### DATASET ROWS ###

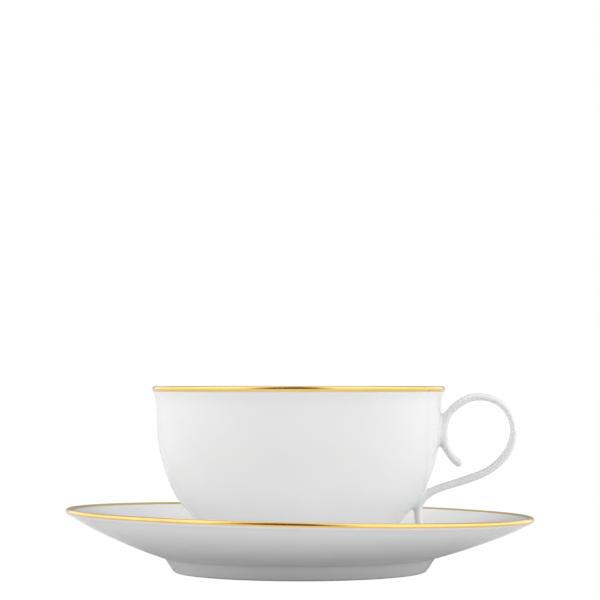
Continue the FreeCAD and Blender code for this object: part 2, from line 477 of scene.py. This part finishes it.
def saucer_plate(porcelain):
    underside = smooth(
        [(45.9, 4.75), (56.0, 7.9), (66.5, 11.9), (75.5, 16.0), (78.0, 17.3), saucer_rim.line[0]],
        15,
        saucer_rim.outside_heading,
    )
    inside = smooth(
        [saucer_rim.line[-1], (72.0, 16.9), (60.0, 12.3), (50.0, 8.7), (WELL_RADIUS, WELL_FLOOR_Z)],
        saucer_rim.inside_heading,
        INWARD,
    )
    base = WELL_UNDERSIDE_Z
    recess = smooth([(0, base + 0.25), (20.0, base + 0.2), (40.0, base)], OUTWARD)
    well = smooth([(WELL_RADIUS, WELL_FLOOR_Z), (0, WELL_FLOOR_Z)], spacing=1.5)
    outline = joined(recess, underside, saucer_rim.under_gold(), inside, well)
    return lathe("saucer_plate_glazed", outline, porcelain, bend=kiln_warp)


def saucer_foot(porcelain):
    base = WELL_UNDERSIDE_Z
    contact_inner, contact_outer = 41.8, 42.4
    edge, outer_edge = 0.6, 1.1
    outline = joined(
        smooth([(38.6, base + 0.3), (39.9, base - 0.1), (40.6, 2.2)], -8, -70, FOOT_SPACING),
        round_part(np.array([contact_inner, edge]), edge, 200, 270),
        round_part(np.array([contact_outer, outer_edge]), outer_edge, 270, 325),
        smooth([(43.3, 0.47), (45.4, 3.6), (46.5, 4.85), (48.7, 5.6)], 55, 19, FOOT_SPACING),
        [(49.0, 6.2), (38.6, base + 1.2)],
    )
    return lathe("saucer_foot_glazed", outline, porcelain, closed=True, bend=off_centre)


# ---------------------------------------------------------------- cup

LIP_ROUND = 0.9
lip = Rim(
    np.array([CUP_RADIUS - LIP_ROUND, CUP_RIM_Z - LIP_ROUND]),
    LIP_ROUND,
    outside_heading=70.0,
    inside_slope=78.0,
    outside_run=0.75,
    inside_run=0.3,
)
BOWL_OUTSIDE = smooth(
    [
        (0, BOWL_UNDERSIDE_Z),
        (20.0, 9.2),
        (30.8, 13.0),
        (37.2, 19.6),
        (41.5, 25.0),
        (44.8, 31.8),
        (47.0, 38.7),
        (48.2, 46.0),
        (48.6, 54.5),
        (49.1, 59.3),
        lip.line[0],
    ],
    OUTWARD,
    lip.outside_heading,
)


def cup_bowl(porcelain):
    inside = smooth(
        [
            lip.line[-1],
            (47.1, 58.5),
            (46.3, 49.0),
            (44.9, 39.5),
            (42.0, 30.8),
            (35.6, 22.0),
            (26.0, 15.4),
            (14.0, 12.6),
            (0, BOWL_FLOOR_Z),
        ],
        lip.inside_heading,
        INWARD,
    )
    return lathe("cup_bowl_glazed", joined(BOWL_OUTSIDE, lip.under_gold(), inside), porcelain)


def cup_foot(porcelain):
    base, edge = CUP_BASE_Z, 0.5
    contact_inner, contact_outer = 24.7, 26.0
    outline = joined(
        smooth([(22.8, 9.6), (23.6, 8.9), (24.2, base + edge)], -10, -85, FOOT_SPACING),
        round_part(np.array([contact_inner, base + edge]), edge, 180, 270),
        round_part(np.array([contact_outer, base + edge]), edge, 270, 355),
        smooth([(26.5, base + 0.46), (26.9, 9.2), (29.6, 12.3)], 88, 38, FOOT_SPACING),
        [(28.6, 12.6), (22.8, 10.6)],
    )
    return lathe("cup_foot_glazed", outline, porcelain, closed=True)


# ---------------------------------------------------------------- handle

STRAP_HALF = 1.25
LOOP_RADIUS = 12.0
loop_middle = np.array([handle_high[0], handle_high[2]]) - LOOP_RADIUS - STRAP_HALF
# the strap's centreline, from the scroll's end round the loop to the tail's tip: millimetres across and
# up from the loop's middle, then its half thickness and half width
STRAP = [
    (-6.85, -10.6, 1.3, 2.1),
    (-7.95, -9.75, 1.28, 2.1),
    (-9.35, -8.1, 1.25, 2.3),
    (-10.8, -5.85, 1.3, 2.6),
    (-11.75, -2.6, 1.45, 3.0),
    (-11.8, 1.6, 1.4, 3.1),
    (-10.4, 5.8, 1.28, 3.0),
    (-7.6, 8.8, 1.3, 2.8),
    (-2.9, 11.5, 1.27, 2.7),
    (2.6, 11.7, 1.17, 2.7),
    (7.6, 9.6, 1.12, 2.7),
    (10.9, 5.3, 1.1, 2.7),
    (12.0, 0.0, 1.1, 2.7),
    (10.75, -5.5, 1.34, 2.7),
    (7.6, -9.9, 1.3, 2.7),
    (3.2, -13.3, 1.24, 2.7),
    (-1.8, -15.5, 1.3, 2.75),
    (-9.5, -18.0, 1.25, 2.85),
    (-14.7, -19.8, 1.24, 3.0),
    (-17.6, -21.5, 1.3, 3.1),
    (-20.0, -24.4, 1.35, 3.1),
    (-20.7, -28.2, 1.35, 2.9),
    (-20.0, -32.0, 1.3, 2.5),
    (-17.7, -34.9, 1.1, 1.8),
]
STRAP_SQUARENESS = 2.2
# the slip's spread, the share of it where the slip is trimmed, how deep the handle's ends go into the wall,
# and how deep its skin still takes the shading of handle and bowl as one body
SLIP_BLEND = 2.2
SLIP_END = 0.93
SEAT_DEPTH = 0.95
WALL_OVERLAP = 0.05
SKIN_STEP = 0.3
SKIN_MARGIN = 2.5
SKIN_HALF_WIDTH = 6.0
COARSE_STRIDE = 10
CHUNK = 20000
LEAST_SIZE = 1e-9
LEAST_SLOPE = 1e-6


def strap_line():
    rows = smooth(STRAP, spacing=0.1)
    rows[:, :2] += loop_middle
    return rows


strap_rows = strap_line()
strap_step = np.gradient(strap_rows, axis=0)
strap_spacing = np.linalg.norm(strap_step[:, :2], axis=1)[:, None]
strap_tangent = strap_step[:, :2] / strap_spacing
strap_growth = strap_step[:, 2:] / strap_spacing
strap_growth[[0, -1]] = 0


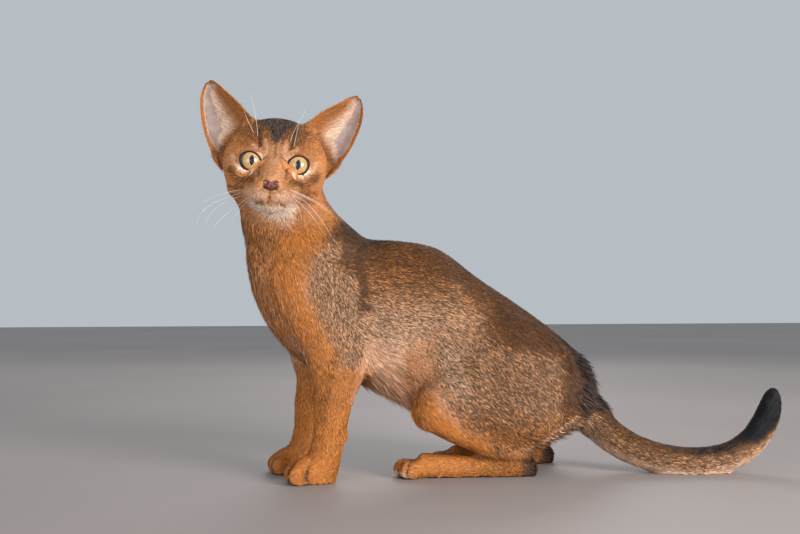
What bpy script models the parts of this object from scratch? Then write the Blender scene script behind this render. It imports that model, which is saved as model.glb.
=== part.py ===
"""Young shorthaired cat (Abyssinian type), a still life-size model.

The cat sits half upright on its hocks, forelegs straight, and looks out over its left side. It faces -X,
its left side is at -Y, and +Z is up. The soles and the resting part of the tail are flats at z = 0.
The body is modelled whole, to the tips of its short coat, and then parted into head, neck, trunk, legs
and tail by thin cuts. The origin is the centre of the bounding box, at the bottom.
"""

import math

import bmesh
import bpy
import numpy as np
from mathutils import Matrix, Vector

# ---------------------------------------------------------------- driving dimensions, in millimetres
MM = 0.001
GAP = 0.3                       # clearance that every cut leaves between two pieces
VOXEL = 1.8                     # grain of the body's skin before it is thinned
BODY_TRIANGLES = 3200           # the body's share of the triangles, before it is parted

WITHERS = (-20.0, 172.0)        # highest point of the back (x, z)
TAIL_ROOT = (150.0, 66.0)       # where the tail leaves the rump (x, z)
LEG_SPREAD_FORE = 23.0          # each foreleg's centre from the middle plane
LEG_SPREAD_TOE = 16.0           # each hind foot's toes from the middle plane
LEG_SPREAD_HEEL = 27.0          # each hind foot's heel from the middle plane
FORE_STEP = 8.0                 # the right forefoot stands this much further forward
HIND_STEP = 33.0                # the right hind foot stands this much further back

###

## DESCRIPTION OF THE TASK
Look back at the data above. Transcribe exactly the lines starting at the line that contains "What bpy script" and ending at the line that contains "still life-size model.".

## SOLUTION TO THIS PROBLEM
What bpy script models the parts of this object from scratch? Then write the Blender scene script behind this render. It imports that model, which is saved as model.glb.
=== part.py ===
"""Young shorthaired cat (Abyssinian type), a still life-size model.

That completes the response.